↓
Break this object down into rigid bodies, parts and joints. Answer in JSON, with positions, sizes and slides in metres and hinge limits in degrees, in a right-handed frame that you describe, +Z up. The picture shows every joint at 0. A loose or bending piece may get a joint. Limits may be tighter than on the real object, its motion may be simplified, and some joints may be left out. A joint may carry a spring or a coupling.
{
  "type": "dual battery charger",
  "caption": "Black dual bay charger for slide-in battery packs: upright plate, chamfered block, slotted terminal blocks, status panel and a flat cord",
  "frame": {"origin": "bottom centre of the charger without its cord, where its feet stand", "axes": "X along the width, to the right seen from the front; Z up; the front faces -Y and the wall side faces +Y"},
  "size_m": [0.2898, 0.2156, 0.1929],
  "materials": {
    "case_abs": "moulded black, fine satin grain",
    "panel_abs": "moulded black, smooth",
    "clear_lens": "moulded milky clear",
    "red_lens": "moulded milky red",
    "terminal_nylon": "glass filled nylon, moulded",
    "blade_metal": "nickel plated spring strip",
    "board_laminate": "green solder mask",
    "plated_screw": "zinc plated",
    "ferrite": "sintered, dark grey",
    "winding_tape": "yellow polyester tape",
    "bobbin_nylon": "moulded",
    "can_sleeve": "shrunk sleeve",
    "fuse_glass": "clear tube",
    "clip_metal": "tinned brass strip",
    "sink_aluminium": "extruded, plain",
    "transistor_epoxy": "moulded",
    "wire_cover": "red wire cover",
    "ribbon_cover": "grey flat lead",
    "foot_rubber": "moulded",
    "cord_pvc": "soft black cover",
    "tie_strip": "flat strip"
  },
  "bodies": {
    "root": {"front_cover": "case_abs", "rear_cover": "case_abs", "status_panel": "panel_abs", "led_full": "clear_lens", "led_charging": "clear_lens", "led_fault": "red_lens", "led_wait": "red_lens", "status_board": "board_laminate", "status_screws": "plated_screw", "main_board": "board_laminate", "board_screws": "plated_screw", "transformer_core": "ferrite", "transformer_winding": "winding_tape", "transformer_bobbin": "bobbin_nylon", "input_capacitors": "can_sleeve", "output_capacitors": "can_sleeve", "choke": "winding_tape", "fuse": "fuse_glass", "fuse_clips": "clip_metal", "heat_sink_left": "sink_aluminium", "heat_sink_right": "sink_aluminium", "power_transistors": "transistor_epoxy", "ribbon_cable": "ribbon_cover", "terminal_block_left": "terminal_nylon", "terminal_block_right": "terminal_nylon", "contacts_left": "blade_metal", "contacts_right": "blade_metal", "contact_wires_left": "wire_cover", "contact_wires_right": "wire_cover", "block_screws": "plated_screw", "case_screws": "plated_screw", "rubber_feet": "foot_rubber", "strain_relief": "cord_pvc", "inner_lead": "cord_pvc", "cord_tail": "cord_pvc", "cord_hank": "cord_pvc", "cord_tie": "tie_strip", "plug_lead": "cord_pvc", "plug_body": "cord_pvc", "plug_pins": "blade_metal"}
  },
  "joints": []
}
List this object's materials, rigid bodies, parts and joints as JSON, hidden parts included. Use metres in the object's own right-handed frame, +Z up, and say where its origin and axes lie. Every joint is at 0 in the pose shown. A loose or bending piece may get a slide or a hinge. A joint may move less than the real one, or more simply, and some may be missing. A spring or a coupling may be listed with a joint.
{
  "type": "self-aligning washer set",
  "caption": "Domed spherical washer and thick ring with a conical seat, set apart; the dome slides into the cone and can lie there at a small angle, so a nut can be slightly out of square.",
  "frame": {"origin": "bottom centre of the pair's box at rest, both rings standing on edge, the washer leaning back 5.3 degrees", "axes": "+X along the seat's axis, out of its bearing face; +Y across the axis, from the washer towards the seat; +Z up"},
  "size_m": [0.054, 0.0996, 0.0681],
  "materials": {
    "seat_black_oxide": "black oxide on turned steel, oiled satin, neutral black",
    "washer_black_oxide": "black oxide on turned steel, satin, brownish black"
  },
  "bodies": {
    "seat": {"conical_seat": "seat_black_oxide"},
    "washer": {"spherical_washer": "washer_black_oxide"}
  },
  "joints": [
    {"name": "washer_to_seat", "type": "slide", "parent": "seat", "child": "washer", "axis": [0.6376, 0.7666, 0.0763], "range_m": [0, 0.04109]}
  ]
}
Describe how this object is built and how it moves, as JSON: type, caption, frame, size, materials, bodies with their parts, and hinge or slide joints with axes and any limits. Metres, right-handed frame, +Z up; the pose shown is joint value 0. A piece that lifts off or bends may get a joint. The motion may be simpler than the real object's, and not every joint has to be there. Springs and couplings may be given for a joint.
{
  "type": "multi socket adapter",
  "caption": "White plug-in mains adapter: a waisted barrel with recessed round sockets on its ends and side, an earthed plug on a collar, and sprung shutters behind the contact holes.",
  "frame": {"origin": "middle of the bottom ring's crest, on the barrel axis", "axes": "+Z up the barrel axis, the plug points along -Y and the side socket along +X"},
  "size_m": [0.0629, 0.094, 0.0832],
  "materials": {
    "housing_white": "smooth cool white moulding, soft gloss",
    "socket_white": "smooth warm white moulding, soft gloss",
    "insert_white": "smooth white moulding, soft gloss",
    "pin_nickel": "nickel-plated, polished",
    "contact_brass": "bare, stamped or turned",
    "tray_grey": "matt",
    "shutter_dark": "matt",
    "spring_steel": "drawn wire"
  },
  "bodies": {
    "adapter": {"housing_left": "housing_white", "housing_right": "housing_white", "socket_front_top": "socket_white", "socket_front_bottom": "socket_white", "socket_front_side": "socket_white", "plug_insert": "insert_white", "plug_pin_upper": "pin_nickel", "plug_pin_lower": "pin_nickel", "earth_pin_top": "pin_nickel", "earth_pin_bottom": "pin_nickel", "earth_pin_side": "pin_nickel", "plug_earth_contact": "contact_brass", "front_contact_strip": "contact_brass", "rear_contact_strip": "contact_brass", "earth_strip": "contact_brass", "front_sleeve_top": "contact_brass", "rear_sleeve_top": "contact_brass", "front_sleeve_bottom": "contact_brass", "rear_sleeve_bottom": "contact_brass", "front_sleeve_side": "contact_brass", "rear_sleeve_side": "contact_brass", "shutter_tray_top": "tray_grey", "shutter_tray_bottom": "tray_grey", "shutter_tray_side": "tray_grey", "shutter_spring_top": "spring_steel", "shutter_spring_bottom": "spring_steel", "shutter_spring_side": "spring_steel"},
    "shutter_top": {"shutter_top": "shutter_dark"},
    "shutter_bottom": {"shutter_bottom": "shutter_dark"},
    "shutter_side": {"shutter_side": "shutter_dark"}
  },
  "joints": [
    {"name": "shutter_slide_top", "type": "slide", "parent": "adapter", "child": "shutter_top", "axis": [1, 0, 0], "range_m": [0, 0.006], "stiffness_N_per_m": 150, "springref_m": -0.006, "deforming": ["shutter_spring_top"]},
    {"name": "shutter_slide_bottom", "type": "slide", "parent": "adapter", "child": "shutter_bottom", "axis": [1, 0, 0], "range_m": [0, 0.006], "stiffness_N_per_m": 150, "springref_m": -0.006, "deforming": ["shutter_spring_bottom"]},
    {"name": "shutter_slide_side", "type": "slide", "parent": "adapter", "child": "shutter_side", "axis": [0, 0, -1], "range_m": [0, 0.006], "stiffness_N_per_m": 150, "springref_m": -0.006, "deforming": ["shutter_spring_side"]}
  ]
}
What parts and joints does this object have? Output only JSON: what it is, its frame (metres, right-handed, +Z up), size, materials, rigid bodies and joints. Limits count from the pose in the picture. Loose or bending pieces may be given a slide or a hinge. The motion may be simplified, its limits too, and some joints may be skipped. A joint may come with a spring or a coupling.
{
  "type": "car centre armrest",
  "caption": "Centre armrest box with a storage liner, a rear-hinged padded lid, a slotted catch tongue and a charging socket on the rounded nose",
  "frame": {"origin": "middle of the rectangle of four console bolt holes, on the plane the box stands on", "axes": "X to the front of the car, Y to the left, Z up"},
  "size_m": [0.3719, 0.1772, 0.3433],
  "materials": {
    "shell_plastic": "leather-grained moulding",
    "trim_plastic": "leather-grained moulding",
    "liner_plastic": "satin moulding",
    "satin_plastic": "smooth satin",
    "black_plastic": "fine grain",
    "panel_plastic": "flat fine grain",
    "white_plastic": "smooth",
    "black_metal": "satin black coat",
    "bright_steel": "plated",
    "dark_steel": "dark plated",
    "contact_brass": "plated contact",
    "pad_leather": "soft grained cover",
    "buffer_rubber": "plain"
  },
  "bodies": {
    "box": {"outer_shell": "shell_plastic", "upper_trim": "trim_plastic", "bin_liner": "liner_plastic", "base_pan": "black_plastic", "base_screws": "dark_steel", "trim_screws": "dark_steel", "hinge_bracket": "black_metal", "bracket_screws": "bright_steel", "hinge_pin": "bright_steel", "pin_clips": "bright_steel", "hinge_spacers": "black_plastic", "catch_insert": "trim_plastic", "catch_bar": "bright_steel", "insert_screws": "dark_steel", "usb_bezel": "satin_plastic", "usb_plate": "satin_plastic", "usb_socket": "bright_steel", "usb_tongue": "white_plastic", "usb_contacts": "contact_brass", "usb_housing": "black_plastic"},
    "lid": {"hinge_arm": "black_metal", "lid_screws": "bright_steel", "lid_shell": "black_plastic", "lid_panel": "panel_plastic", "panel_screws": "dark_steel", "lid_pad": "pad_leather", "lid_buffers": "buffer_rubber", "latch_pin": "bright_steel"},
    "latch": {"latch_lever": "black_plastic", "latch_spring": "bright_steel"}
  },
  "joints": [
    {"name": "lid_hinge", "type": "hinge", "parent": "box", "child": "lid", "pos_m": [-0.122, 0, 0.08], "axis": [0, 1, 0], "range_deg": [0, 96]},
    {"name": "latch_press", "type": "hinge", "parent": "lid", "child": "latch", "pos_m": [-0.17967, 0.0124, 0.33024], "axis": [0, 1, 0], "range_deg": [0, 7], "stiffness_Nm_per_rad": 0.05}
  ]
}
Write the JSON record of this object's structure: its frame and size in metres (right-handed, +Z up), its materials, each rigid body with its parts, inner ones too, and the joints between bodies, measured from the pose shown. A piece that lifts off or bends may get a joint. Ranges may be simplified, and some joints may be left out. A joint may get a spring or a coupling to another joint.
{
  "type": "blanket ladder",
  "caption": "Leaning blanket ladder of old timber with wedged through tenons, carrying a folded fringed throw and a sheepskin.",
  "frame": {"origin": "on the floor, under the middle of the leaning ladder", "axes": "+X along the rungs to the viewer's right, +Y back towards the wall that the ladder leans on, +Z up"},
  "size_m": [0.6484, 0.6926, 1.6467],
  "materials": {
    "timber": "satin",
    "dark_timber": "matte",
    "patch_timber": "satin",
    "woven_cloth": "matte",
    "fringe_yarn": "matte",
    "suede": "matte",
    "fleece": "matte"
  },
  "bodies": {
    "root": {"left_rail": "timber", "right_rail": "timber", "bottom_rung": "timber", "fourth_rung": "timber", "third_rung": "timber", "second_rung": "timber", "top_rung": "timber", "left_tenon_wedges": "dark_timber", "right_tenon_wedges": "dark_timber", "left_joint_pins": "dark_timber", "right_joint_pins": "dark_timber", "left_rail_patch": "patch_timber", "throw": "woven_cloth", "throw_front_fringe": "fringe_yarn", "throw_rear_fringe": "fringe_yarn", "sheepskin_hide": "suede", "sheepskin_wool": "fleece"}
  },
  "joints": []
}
↑
## Problem
Quote verbatim the line containing "Write the JSON" and every line after it through the end of the records above.

## Answer in full
Write the JSON record of this object's structure: its frame and size in metres (right-handed, +Z up), its materials, each rigid body with its parts, inner ones too, and the joints between bodies, measured from the pose shown. A piece that lifts off or bends may get a joint. Ranges may be simplified, and some joints may be left out. A joint may get a spring or a coupling to another joint.
{
  "type": "blanket ladder",
  "caption": "Leaning blanket ladder of old timber with wedged through tenons, carrying a folded fringed throw and a sheepskin.",
  "frame": {"origin": "on the floor, under the middle of the leaning ladder", "axes": "+X along the rungs to the viewer's right, +Y back towards the wall that the ladder leans on, +Z up"},
  "size_m": [0.6484, 0.6926, 1.6467],
  "materials": {
    "timber": "satin",
    "dark_timber": "matte",
    "patch_timber": "satin",
    "woven_cloth": "matte",
    "fringe_yarn": "matte",
    "suede": "matte",
    "fleece": "matte"
  },
  "bodies": {
    "root": {"left_rail": "timber", "right_rail": "timber", "bottom_rung": "timber", "fourth_rung": "timber", "third_rung": "timber", "second_rung": "timber", "top_rung": "timber", "left_tenon_wedges": "dark_timber", "right_tenon_wedges": "dark_timber", "left_joint_pins": "dark_timber", "right_joint_pins": "dark_timber", "left_rail_patch": "patch_timber", "throw": "woven_cloth", "throw_front_fringe": "fringe_yarn", "throw_rear_fringe": "fringe_yarn", "sheepskin_hide": "suede", "sheepskin_wool": "fleece"}
  },
  "joints": []
}